Title: Pathways To the Heart: Opening the Teachings of the House of Ishbitz
Publisher: Kodesh Press
Author: Rabbi Reuven Boshnack
Over the past two decades, interest in chassidus among the general Orthodox community has increased. It is not uncommon to see Nesivos Shalom or the works of the Piaseczna Rebbe being learned by those who are decidedly not chassidish. While many of us have discovered the religious and psychological depth and beauty of chassidus, not all sefarim are easily accessible, even for those who can read them in their original Hebrew.
The house of Ishbitz/Radzyn produced works of uncommon theological profundity. Rav Mordechai Yosef Leiner (1801-1854) was the founder of this dynasty. He was a talmid muvhak of the Kotzker Rebbe, and among his talmidim, in addition to his son, were Rav Tzadok HaKohen MiLublin, and Rav Leibele Eiger. Rav Mordechai Yosef’s main work was Mei Hashiloach, a brilliant and complex sefer which in its time met with its share of controversy. The Rebbe’s sons and grandsons continued in his path, writing sefarim of uncommon depth and meaning.
For a long time, these sefarim were not accessible to the layman. Although some academics wrote about them, those who wanted a more traditional and less biased approach had few options. Recently, this has begun to change. Rav Joey Rosenfeld, a young and brilliant expositor of kabbalah and chassidus, gave a series of ten shiurim on the house of Ishbitz/Radzyn. Now, he has been joined by Rabbi Reuven Boshnack, a talmid chacham who has published a number of sefarim, and who has done much to spread the Torah of chassidus.
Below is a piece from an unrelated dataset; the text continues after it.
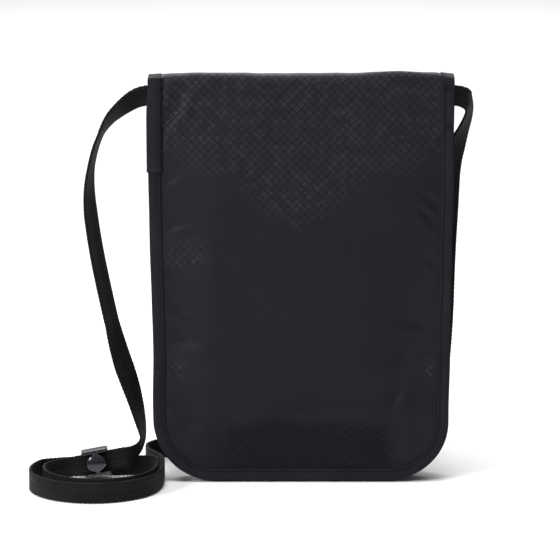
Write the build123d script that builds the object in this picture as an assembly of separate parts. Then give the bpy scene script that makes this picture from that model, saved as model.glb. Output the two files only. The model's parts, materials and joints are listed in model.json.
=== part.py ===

Rabbi Boshnack’s new book, Pathways To the Heart: Opening the Teachings of the House of Ishbitz, is published by Kodesh Press. In it, Rabbi Boshnack chooses various selections on the parasha written by Rav Leiner, and his various descendants. Each section has a teaching from one of the rebbes of Ishbitz/Radzyn in Hebrew, interspersed with a translation and elucidation. It concludes with brief sections called “The Ishbitzer Tradition” in which the author provides other places within this tradition which discuss these ideas, and “Practical Advice” where Rabbi Boshnack suggests some practical applications of the Torah which has been discussed.
Rabbi Boshnack, who along with his wife Shira, runs the OU-JLIC at Brooklyn College is a thoughtful and engaging educator, and he puts those skills to use in this book. As I mentioned, the works from this tradition are not easily accessed, and Rabbi Boshnack does an excellent job of unpacking their meaning. Additionally, it is clear from both his introduction as well as the section where he provides practical advice, that chassidus for Rabbi Boshnack is something to be lived, not just studied as an intellectual experience, or to merely provide a spiritual high.
As I studied this book, I found myself wishing that Rabbi Boshnack would have kept the translation and elucidation separate. While the elucidation certainly helps to unpack obscure ideas and literary allusions, it’s not always clear where the translation ends, and where Rabbi Boshnack’s ideas begin. Perhaps, in the next edition, different fonts will be used to keep these two sections separate.
Despite this small misgiving, I am very grateful that Rabbi Boshnack has written this wonderful book and that Rabbi Alec Goldstein of Kodesh Press has published it. As someone who drinks deeply from the Torah of the Ba’al Shem Tov, and those who followed in his path, I only recently started learning the Torah of Ishbitz/Radzyn. Having a work like this, which provides a deep but understandable dive into the Torah of this chassidic dynasty, makes the task of learning these works less daunting. Whether or not you have any familiarity of this Torah, Pathways To The Heart fulfills the author’s stated mission of teaching us how to navigate the paths of our hearts, to better serve Hashem.